**The task**
For this exercise, write out exactly, and only, the lines running from the line that contains "const plum = new" through the line that contains "if empty is".
╭─ Stored data
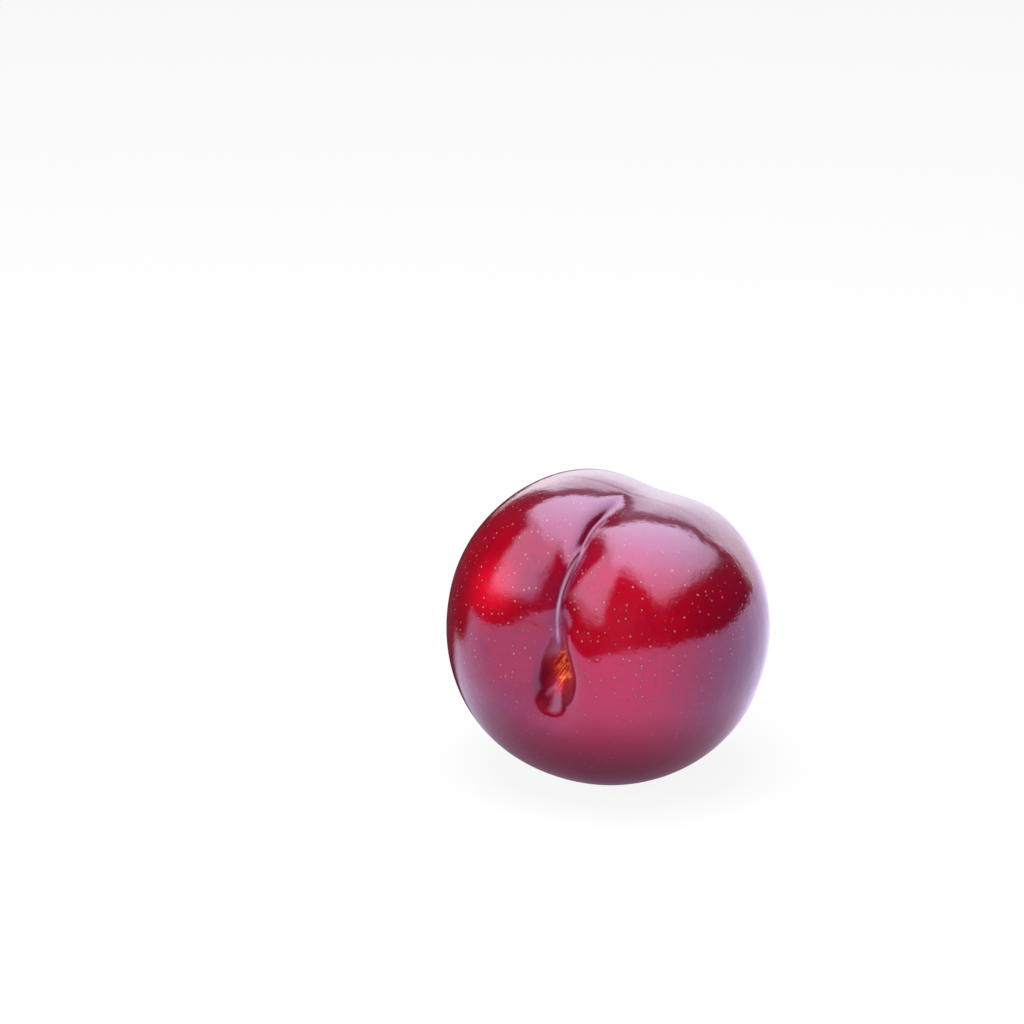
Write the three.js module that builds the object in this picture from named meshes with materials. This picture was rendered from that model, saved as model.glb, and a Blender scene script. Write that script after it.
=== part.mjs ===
// A ripe, round, dark red plum with no stem, lying on its side on a small flat spot.
// Millimetres, +Z up. The stem end faces -Y and the suture runs back over the top. The origin is on
// the surface that the fruit rests on, straight below the fruit's heart.

import * as THREE from "three";
import { mergeVertices } from "three/addons/utils/BufferGeometryUtils.js";

// Half sizes, from the heart to the skin, before any groove is pressed in
const RIGHT_CHEEK = 31.8;
const LEFT_CHEEK = 30.2;
const SUTURE_SIDE = 30.1;
const BELLY_SIDE = 30.35;
const STEM_END = 29.2;
const BLOSSOM_END = 30.2;
const FULLNESS = 2.085; // 2 would be an ellipsoid, and more makes squarer shoulders

// How the fruit lies
const LEAN = THREE.MathUtils.degToRad(9.5); // the suture leans towards +X
const DIP = THREE.MathUtils.degToRad(2); // the stem end points a little down
const SETTLED = 0.72; // how much of its underside the rest spot takes off
const SPOT_EDGE = 0.15; // the rest spot meets the skin over twice this height

// The suture's line. Angles are degrees from the stem end, and distances are mm to the +X side
const SWAY = -2.45; // it bends to the left on its way up from the hollow
const SWAY_AT = 35;
const SWAY_SPREAD = 27.5;
const DRIFT = 3.4; // and drifts to the right behind the top
const DRIFT_AT = 105;
const DRIFT_SPREAD = 30;
const CLEAR_OF_AXIS = [-2, 10.5]; // it fades out where it is less far above the stem axis

// The suture's cross section, a broad valley with a crease along its bottom
const VALLEY_DEPTH = 2.3;
const VALLEY_LEFT_WIDTH = 11;
const VALLEY_RIGHT_WIDTH = 8.7;
const VALLEY_STARTS = [-16, 24];
const VALLEY_SHALLOWS = [115, 175];
const VALLEY_KEPT = 0.25; // share of its depth that reaches the blossom end
const CREASE_DEPTH = 0.9;
const CREASE_OFF = [0.3, -1.8]; // how far its bottom is from the line, at the hollow and on the top
const CREASE_SLIDES = [42, 66];
const CREASE_LEFT_WIDTH = [1.1, 1.5]; // the left lobe stands steeper on the top
const CREASE_RIGHT_WIDTH = [1.9, 4.0];
const CREASE_WIDENS = [30, 60];
const CREASE_SHARPNESS = 1.3; // 2 would be a rounded bottom, and less makes it sharper
const CREASE_STARTS = [9, 20];
const CREASE_DEEPENS = [27, 54];
const CREASE_DEEPER = 2.1; // times as deep on the top
const CREASE_SOFTENS = [68, 90];
const CREASE_KEPT = 0.04; // share of that which is left behind the top
const CREASE_ENDS = [150, 176];

// The hollow that the stem stood in, a bowl with a steep funnel, drawn out to a point at the suture
const HOLLOW_MIDDLE = { side: 0.4, above: -1.8 };
const HOLLOW_SIDE = 4.7;
const HOLLOW_BELOW = 7.3;
const HOLLOW_ABOVE = 10.4;
const HOLLOW_FULLNESS = 2.4; // 2 would be an oval, and more makes a squarer floor
const POINT_NARROWING = 0.5; // share of its width that is lost at the point
const POINT_BEND = 1.8; // the point bends this far to the left
const BEND_GROWS = 1.5; // more makes it bend later
const BOWL_DEPTH = 1.4;
const BOWL_SPREAD = 1.25;
const FUNNEL_DEPTH = 9.2; // as far down as its straight walls would meet
const FUNNEL_RIM = 0.28; // how far the rim is rounded, as a share of the half width
const FUNNEL_BOTTOM = 0.32; // and how far the bottom is

// The left lobe is pressed in beside the hollow
const FLANK_DEPTH = 2.35;
const FLANK_MIDDLE = { side: -5, above: 1.4 };
const FLANK_WIDTH = 6.65;

// The blossom end, a shallow dimple round a small point
const DIMPLE_DEPTH = 0.7;
const DIMPLE_WIDTH = 6;
const TIP_HEIGHT = 0.9;
const TIP_WIDTH = 1.5;

// The gentle unevenness of the whole skin, as waves in the direction from the heart
const SWELL_ROUND = { height: 0.12, across: 4.3, along: 3.7, starts: [1.1, -0.6] };
const SWELL_ACROSS = { height: 0.08, up: 5.1, across: 2, starts: 2.2 };
const SWELL_ALONG = { height: 0.06, along: 6.3, up: 3.1 };

// The net of the skin: meridians from the stem end, closer together at the suture and in the hollow
const MERIDIANS = 104;
const RINGS = 54;
const CLOSER_AT_SUTURE = 0.55;
const CLOSER_AT_STEM = 0.6;

const { clamp, degToRad, lerp, radToDeg, smoothstep } = THREE.MathUtils;
const bell = (distance, width) => Math.exp(-((distance / width) ** 2));
const sharpBell = (distance, width, power) => Math.exp(-(Math.abs(distance / width) ** power));
const rising = (value, [from, to]) => smoothstep(value, from, to);

// Distance from the heart to the plain body in the direction x, y, z
function bodyRadius(x, y, z) {
  const across = lerp(LEFT_CHEEK, RIGHT_CHEEK, (1 + x) / 2);
  const upright = lerp(BELLY_SIDE, SUTURE_SIDE, (1 + y) / 2);
  const along = lerp(BLOSSOM_END, STEM_END, (1 + z) / 2);
  const sum =
    Math.abs(x / across) ** FULLNESS +
    Math.abs(y / upright) ** FULLNESS +
    Math.abs(z / along) ** FULLNESS;
  return sum ** (-1 / FULLNESS);
}

// How far to the side the suture's line is, at a polar angle in degrees from the stem end
function sutureSide(polar) {
  return SWAY * bell(polar - SWAY_AT, SWAY_SPREAD) + DRIFT * bell(polar - DRIFT_AT, DRIFT_SPREAD);
}

// Depth of the suture at side mm from the meridian plane and above mm from the stem axis
function sutureDepth(side, above, polar) {
  const off = side - sutureSide(polar);
  const valley =
    VALLEY_DEPTH *
    rising(polar, VALLEY_STARTS) *
    lerp(1, VALLEY_KEPT, rising(polar, VALLEY_SHALLOWS)) *
    bell(off, off < 0 ? VALLEY_LEFT_WIDTH : VALLEY_RIGHT_WIDTH);
  const creaseOff = off - lerp(...CREASE_OFF, rising(polar, CREASE_SLIDES));
  const widths = creaseOff < 0 ? CREASE_LEFT_WIDTH : CREASE_RIGHT_WIDTH;
  const creaseWidth = lerp(...widths, rising(polar, CREASE_WIDENS));
  const crease =
    CREASE_DEPTH *
    rising(polar, CREASE_STARTS) *
    lerp(1, CREASE_DEEPER, rising(polar, CREASE_DEEPENS)) *
    lerp(1, CREASE_KEPT, rising(polar, CREASE_SOFTENS)) *
    (1 - rising(polar, CREASE_ENDS)) *
    sharpBell(creaseOff, creaseWidth, CREASE_SHARPNESS);
  return (valley + crease) * rising(above, CLEAR_OF_AXIS);
}

// Depth of the stem's hollow. "out" is 0 in its middle and about 1 at its rim
function hollowDepth(side, above) {
  const up = above - HOLLOW_MIDDLE.above;
  const towardsPoint = clamp(up / HOLLOW_ABOVE, 0, 1);
  const off = side - HOLLOW_MIDDLE.side + POINT_BEND * towardsPoint ** BEND_GROWS;
  const halfWidth = HOLLOW_SIDE * (1 - POINT_NARROWING * smoothstep(towardsPoint, 0, 1));
  const halfHeight = up > 0 ? HOLLOW_ABOVE : HOLLOW_BELOW;
  const out =
    (Math.abs(off / halfWidth) ** HOLLOW_FULLNESS + Math.abs(up / halfHeight) ** HOLLOW_FULLNESS) **
    (1 / HOLLOW_FULLNESS);
  const inside = 1 - Math.hypot(out, FUNNEL_BOTTOM);
  const funnel = (FUNNEL_DEPTH * (inside + Math.hypot(inside, FUNNEL_RIM))) / 2;
  const flank = Math.hypot(side - FLANK_MIDDLE.side, above - FLANK_MIDDLE.above);
  return BOWL_DEPTH * bell(out, BOWL_SPREAD) + funnel + FLANK_DEPTH * bell(flank, FLANK_WIDTH);
}

function blossomHeight(off) {
  return TIP_HEIGHT * bell(off, TIP_WIDTH) - DIMPLE_DEPTH * bell(off, DIMPLE_WIDTH);
}

function swellHeight(x, y, z) {
  return (
    SWELL_ROUND.height *
      Math.sin(SWELL_ROUND.across * x + SWELL_ROUND.starts[0]) *
      Math.cos(SWELL_ROUND.along * z + SWELL_ROUND.starts[1]) +
    SWELL_ACROSS.height *
      Math.sin(SWELL_ACROSS.up * y + SWELL_ACROSS.across * x + SWELL_ACROSS.starts) +
    SWELL_ALONG.height * Math.cos(SWELL_ALONG.along * z + SWELL_ALONG.up * y)
  );
}

// The skin in the fruit's own frame, with the stem end along +Z and the suture along +Y
function skinPoint(direction, target) {
  const { x, y, z } = direction;
  const body = bodyRadius(x, y, z);
  const side = body * x;
  const above = body * y;
  const polar = radToDeg(Math.acos(clamp(z, -1, 1)));
  let radius = body + swellHeight(x, y, z) - sutureDepth(side, above, polar);
  if (z > 0) radius -= hollowDepth(side, above);
  else radius += blossomHeight(Math.hypot(side, above));
  return target.set(x, y, z).multiplyScalar(radius);
}

// The direction that a point of the even net is moved to
function netDirection(even, turn, target) {
  const polar = even - (CLOSER_AT_STEM * Math.sin(even) * (1 + Math.cos(even))) / 2;
  const reach = SUTURE_SIDE * Math.sin(polar);
  const lineTurn = Math.asin(clamp(sutureSide(radToDeg(polar)) / Math.max(reach, 1), -1, 1));
  const nearLine = (1 + Math.cos(turn)) / 2;
  const around = turn - CLOSER_AT_SUTURE * Math.sin(turn) + lineTurn * Math.sin(polar) * nearLine;
  return target.set(
    Math.sin(polar) * Math.sin(around),
    Math.sin(polar) * Math.cos(around),
    Math.cos(polar),
  );
}

// Presses what would be under the surface flat onto it, with a rounded edge
function pressed(height) {
  if (height <= -SPOT_EDGE) return 0;
  if (height >= SPOT_EDGE) return height;
  return (height + SPOT_EDGE) ** 2 / (4 * SPOT_EDGE);
}

function plumGeometry() {
  const net = new THREE.SphereGeometry(1, MERIDIANS, RINGS);
  net.deleteAttribute("normal");
  net.deleteAttribute("uv");
  const lying = new THREE.Matrix4()
    .makeTranslation(0, 0, BELLY_SIDE - SETTLED)
    .multiply(new THREE.Matrix4().makeRotationX(DIP))
    .multiply(new THREE.Matrix4().makeRotationY(LEAN))
    .multiply(new THREE.Matrix4().makeRotationX(degToRad(90)));
  const points = net.getAttribute("position");
  const point = new THREE.Vector3();
  for (let i = 0; i < points.count; i++) {
    // The sphere's poles are on Y, so that axis becomes the fruit's stem axis
    point.fromBufferAttribute(points, i);
    const even = Math.acos(clamp(point.y, -1, 1));
    const turn = Math.atan2(-point.x, point.z);
    netDirection(even, turn, point);
    skinPoint(point, point).applyMatrix4(lying);
    points.setXYZ(i, point.x, point.y, pressed(point.z));
  }
  const closed = mergeVertices(net, 1e-3);
  closed.computeVertexNormals();
  return closed;
}

const skin = new THREE.MeshStandardMaterial({
  color: new THREE.Color(0.3, 0.006, 0.02),
  roughness: 0.25,
  metalness: 0,
});

const plum = new THREE.Mesh(plumGeometry(), skin);
plum.name = "plum";

const group = new THREE.Group();
group.add(plum);

export default group;
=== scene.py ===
# %% [markdown]
# # A dark red plum
#
# This lesson dresses one ripe plum that lies on its side on a pale table. The plain solid of the fruit
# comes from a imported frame, at its real size. Here it gets a finer skin with the torn scar where the
# stem stood, and a finish with pores, mottling and a thin bloom of wax. Everything is in metres.

# %% Load the frame
import math

import bmesh
import bpy
from mathutils import Matrix, Vector, noise


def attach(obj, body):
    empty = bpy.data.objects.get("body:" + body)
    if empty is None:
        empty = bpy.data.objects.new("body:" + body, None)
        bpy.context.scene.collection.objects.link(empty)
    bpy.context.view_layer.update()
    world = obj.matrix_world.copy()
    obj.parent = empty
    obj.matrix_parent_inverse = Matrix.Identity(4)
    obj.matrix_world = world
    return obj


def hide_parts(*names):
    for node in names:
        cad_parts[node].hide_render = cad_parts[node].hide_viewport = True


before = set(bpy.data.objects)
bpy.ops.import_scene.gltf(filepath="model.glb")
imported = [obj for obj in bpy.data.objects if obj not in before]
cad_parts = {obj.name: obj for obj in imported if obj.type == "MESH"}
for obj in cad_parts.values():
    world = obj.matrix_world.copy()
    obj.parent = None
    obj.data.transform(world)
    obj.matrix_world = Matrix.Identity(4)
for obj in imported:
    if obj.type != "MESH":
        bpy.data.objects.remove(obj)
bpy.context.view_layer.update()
MM = 0.001

# %% [markdown]
# ## The camera
#
# A fruit this small is photographed with a long lens, which keeps it from bulging. The camera stands to
# the right of the stem end and looks a little down. It could aim at the fruit itself, but the picture
# shows the fruit low and to the right, so it aims at a point beside and above the fruit's heart.

# %% Camera
HEART = Vector((0, 0, 29.63 * MM))
CAMERA_TURN = math.radians(20.5)
CAMERA_RISE = math.radians(19)
CAMERA_DISTANCE = 547 * MM
AIM_LEFT = 18.0 * MM
AIM_UP = 21.5 * MM

towards_camera = Vector((
    math.sin(CAMERA_TURN) * math.cos(CAMERA_RISE),
    -math.cos(CAMERA_TURN) * math.cos(CAMERA_RISE),
    math.sin(CAMERA_RISE),
))
camera_right = Vector((math.cos(CAMERA_TURN), math.sin(CAMERA_TURN), 0))
camera_up = towards_camera.cross(camera_right)

lens = bpy.data.cameras.new("camera")
lens.lens = 100
lens.sensor_width = 36
lens.clip_start = 0.01
camera = bpy.data.objects.new("camera", lens)
camera.location = HEART + towards_camera * CAMERA_DISTANCE
aim = HEART - camera_right * AIM_LEFT + camera_up * AIM_UP
camera.rotation_euler = (aim - camera.location).to_track_quat("-Z", "Y").to_euler()
bpy.context.scene.collection.objects.link(camera)
bpy.context.scene.camera = camera
print("camera at, mm:", [round(value / MM) for value in camera.location])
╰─
**Solution for this problem**
const plum = new THREE.Mesh(plumGeometry(), skin);
plum.name = "plum";

const group = new THREE.Group();
group.add(plum);

export default group;
=== scene.py ===
# %% [markdown]
# # A dark red plum
#
# This lesson dresses one ripe plum that lies on its side on a pale table. The plain solid of the fruit
# comes from a imported frame, at its real size. Here it gets a finer skin with the torn scar where the
# stem stood, and a finish with pores, mottling and a thin bloom of wax. Everything is in metres.

# %% Load the frame
import math

import bmesh
import bpy
from mathutils import Matrix, Vector, noise


def attach(obj, body):
    empty = bpy.data.objects.get("body:" + body)
    if empty is None:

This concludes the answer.